Well said Nicodemus. The skill level of these "professional" hunters has to be evaluated with a grain of salt. I would like to see how these hunters would fair on a GA WMA.


----------



## Sargent (Oct 2, 2009)

I have to go with our very own O'Neill Williams.  He actually tries to teach the viewer something.


----------



## frydaddy40 (Oct 2, 2009)

*Well me clear this up.*



frydaddy40 said:


> Jim Skockey  or Fred Eichler



   First not all TV hunters  are punks that are in it for the 
  money.   Jim  and Fred both started as guides and still guide.
   Both have very successful guide businesses , price a hunt 
 with both.   BIG MONEY    

     So pick your punks wisely before you bash them.

         All tv hunters are not punks.


----------



## Paymaster (Oct 2, 2009)

Favorite living -Jim Shockey and Michael Lee.

Favorite dead -Fred Bear and Ben Rogers Lee

Biggest losser- Noel Feather and Jimmy Houston


----------



## shadow2 (Oct 2, 2009)

roger ragland huts a bunch of public land...and kills some monsters


----------



## meherg (Oct 7, 2009)

he has never been on tv 
but to me my dad was the best


----------



## DeepweR (Oct 7, 2009)

on tv.......... Stan Potts gets my vote.


----------



## meherg (Oct 7, 2009)

deep'we R said:


> on tv.......... Stan Potts gets my vote.

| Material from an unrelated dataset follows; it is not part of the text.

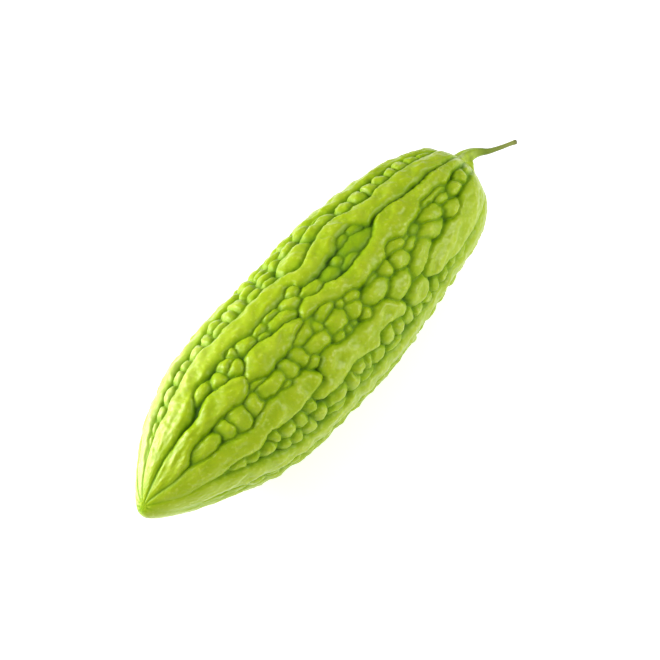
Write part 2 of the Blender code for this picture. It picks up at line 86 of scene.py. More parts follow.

i like old  GIVE ME A SECOND  also he has killed some monsters


----------



## Steve Thompson (Oct 7, 2009)

The celebs are not the best. they just have the means.

Many of the best hunters in the US are from Georgia and Alabama. They were brought up hunting the smartest white tales in the world!!


----------



## O'Neill Williams (Oct 9, 2009)

In my judgement the best hunters are the guides because they're out there in the woods and fields all the time. They necessarily understand better than a once per season TV guy.  The best fishermen are they best for the same reasons. They fish 50 to 100 times a year on the same lake, stream or area of the coast.  I can testify that TV guys are not the best because they're running a business and, in my case, work most of the time at that.  Too, keep in mind that TV guys have to hunt and fish all over the map and cannot possibly be as accomplished as the hunters and fishermen who can or must confine their trips to their favorite areas.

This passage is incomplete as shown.